Meghan Markle wearing a Ralph & Russo dress in her engagement portrait with Prince Harry.
Photo: Alexi Lubomirski via @KensingtonRoyal/Twitter

This time, though, it might be suspended for good. “At this stage in the game, I feel like it’s unlikely that we’ll reopen it,” explains Amy Jones, a spokesperson for the company. “Now that there are a few people that know, and that know for definite — whereas before people might have had their suspicions — you would assume that the fashion house has designed it, it’s all confirmed, and everything’s ready to go.” (The wedding is set for May 19.)

“Judging off the money which we’ve had from our punters [a term for people who place bets], we’re fairly sure that it’s Ralph & Russo. I actually was reading today that the Daily Mail have apparently said so — I mean, they probably know as much as us, but if you look at the consistent money and the larger bets, definitely Ralph & Russo.” (The Daily Mail reported back in March that a “well-placed informant” had confirmed the dress would indeed be Ralph & Russo, although just yesterday it reported that two different “well-placed sources” now favor outgoing Burberry president Christopher Bailey.)

To the average American for whom betting is, well, illegal, this precise form of speculation is all very foreign. But in the U.K., where betting shops practically line every street corner, bets on everything from football games to celebrity baby names are common. For novelty bets such as the latter, here’s how it works: Traders from betting brands do extensive research — in this case, that meant looking at what Markle has worn to major events in the past and her quotes about fashion in the press — and then put out initial odds.

As bets roll in, they adjust the odds in accordance with demand and will suspend betting if it seems as though someone knows something for a fact and word is spreading. So when the betting for Markle’s dress was reopened, “the betters went in heavy on Ralph & Russo,” says Jones. “We’ve taken the market back down again because it’s been confirmed pretty much that the designer of the dress is chosen and the dress is ready. So what happens is if our traders see we get a lot of substantial bets on a particular designer, they think to themselves, ‘Okay, what are the chances that someone actually knows this for a fact?’”

It’s important to note, however, that these sorts of predictions are often wrong. Prior to the wedding of Prince William and Kate Middleton, betting odds were suspended when it was reported that Bruce Oldfield would be designing Middleton’s dress, when it instead was Sarah Burton for Alexander McQueen.

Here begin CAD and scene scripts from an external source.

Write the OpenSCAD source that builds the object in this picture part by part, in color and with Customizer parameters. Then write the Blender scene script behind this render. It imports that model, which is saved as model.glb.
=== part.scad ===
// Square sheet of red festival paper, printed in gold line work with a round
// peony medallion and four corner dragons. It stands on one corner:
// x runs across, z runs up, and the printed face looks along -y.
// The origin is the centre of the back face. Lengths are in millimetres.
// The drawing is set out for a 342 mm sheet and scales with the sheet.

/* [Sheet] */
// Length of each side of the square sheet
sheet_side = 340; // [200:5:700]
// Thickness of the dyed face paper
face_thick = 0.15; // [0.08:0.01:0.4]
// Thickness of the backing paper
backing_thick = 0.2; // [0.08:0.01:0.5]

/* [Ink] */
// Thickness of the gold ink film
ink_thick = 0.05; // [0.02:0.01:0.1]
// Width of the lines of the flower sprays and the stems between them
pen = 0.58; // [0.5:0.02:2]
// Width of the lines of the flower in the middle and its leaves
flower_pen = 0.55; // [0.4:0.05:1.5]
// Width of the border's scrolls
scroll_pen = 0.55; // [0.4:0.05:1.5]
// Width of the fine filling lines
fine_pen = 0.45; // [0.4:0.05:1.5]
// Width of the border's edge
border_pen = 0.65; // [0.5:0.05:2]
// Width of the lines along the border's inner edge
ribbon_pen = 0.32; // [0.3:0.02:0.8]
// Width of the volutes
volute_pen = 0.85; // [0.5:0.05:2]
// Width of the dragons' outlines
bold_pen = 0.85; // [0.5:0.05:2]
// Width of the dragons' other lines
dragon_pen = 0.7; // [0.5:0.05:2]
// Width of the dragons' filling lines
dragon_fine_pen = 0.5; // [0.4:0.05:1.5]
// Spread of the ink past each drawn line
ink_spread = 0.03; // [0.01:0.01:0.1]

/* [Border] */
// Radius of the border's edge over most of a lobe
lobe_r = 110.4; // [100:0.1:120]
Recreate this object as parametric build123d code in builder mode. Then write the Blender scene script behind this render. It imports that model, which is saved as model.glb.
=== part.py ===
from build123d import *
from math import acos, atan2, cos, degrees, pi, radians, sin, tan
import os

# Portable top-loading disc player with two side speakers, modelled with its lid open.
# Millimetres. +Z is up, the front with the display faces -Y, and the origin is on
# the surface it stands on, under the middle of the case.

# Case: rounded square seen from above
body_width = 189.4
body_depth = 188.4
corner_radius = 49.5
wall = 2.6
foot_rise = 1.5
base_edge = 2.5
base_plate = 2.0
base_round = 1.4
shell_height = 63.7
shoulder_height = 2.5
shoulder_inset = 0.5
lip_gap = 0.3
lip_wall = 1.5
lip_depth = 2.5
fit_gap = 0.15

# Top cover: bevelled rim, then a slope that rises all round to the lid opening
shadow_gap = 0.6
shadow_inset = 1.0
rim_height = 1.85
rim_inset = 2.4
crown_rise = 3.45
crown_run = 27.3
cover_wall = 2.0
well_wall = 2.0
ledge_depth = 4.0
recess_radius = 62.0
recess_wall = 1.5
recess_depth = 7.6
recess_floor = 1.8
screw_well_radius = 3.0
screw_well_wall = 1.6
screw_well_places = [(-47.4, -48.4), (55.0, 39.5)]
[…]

In more confirmed news, Vanity Fair reported yesterday that Markle will wear not one but two custom-made dresses, an “elaborate yet traditional bridal gown for the ceremony and reception and a glamorous, more sophisticated dress for the evening.” For what it’s worth, Middleton also wore two dresses on her wedding day, both by Burton for McQueen.

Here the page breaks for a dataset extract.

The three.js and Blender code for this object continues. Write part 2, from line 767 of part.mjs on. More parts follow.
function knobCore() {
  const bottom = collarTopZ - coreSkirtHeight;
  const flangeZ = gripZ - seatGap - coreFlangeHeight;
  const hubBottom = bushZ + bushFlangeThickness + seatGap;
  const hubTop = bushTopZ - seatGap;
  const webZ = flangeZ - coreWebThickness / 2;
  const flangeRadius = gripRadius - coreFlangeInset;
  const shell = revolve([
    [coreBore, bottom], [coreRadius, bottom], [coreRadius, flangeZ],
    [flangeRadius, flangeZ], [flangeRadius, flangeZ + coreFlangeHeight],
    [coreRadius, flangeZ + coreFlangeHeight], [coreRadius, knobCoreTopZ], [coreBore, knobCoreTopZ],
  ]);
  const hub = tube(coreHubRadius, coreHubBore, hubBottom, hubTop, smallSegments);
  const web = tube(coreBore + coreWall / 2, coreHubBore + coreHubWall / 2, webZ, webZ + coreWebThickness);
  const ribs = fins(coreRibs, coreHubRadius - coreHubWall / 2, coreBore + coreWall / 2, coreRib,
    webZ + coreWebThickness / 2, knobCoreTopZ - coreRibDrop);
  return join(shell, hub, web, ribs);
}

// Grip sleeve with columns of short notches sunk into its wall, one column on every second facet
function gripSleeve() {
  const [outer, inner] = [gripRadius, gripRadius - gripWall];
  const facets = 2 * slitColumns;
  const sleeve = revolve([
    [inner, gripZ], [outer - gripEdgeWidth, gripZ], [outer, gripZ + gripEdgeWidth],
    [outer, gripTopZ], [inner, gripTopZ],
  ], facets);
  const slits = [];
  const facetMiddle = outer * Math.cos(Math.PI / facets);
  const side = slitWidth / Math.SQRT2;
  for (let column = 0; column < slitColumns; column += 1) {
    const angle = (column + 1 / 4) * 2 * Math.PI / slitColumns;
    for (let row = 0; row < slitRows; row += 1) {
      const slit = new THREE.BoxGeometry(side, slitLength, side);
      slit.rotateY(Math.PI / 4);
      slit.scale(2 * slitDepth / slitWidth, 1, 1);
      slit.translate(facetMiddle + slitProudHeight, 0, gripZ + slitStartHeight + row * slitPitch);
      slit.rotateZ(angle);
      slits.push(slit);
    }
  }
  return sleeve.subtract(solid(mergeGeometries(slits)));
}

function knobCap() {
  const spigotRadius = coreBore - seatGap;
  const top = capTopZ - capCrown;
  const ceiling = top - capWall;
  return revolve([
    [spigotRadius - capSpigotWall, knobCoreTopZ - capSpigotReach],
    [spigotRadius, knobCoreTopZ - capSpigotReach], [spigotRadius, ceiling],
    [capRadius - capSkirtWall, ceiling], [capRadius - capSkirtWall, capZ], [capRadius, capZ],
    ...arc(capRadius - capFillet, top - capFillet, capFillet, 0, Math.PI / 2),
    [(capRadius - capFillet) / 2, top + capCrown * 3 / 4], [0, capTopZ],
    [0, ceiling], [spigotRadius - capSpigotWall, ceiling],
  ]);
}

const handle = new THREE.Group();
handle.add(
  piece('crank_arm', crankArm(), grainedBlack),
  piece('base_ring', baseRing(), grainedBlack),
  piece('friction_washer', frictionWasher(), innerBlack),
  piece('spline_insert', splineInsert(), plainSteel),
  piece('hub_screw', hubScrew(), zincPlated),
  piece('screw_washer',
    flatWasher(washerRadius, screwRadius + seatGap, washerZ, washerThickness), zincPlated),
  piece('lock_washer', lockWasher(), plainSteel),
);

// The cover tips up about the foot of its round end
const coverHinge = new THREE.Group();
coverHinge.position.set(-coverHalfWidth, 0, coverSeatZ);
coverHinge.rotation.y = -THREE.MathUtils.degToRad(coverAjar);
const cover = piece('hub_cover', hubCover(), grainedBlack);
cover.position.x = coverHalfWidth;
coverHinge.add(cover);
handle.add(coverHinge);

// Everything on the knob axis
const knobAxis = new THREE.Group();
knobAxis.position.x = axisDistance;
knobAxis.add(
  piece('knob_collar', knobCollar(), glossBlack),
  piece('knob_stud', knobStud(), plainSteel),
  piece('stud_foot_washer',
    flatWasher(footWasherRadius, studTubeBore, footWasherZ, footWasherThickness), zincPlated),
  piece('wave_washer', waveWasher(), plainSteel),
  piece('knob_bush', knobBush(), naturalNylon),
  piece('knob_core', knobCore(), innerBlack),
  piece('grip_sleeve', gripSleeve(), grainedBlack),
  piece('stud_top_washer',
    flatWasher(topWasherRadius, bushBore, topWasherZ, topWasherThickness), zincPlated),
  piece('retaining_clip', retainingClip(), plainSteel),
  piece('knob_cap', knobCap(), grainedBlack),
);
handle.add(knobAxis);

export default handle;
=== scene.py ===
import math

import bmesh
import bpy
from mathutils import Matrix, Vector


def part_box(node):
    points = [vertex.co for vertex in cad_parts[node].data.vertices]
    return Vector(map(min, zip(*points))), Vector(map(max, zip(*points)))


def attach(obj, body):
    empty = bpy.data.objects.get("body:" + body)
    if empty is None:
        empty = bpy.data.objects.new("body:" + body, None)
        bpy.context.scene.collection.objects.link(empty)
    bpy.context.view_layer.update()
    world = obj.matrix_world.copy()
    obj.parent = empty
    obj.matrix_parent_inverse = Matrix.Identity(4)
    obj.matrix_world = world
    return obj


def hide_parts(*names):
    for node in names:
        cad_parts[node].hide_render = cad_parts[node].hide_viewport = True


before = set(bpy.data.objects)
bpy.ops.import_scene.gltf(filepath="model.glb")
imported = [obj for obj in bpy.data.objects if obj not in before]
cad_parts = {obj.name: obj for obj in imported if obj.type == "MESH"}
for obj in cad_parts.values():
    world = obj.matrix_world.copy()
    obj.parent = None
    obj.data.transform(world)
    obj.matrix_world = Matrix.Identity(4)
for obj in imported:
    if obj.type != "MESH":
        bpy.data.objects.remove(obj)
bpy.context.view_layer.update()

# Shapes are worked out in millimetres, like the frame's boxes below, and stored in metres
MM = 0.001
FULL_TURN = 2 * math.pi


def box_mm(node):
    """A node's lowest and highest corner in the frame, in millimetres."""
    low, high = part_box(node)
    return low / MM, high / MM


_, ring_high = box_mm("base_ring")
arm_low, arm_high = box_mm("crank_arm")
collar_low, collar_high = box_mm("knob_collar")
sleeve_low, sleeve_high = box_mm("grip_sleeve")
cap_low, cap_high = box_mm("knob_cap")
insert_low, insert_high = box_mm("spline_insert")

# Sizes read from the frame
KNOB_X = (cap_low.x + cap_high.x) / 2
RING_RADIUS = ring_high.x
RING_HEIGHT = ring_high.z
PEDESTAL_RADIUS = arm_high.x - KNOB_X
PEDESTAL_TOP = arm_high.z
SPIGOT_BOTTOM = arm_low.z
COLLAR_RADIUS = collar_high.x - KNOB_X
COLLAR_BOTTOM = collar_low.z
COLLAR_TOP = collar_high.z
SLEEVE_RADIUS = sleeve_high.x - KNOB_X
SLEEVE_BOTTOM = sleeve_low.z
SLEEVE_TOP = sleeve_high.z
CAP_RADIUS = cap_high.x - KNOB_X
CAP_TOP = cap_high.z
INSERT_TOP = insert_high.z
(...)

Back when the engagement was announced, Burberry was “quite fancied,” but odds dropped when money started coming in for Ralph & Russo, Erdem, and Alexander McQueen.

As for the official odds for the royal wedding dress (before they were suspended), Roland Mouret, Queen Elizabeth favorite Stewart Parvin, and Erdem follow behind Ralph & Russo:

  1. Ralph & Russo 2-1
  2. Roland Mouret 9-4
  3. Stewart Parvin 9-4
  4. Erdem 6-1
  5. Victoria Beckham 7-1
  6. Alexander McQueen 8-1
  7. Issa 10-1
  8. Burberry 12-1
  9. Emilia Wickstead 18-1
  10. Chanel 20-1
  11. Christopher Kane 20-1
  12. Lucian Matis 20-1
  13. Matthew Gallagher 20-1
  14. Temperley London 20-1
  15. Prada 22-1
  16. Reiss 30-1

The designer of the dress isn’t the only royal wedding-related novelty bet that exists. One that’s still live: whether Markle will be pregnant at the wedding. “That’s definitely a bit of a cheeky one,” says Jones with a laugh. At Paddy Power, those odds are currently 13-2, so if you bet two pounds and Markle is pregnant, you’d get 13 back. “Not too bad!” Jones says.

PSA: There’s currently 100-1 odds Prince William will wear his hair in a ponytail, so do with that information what you will.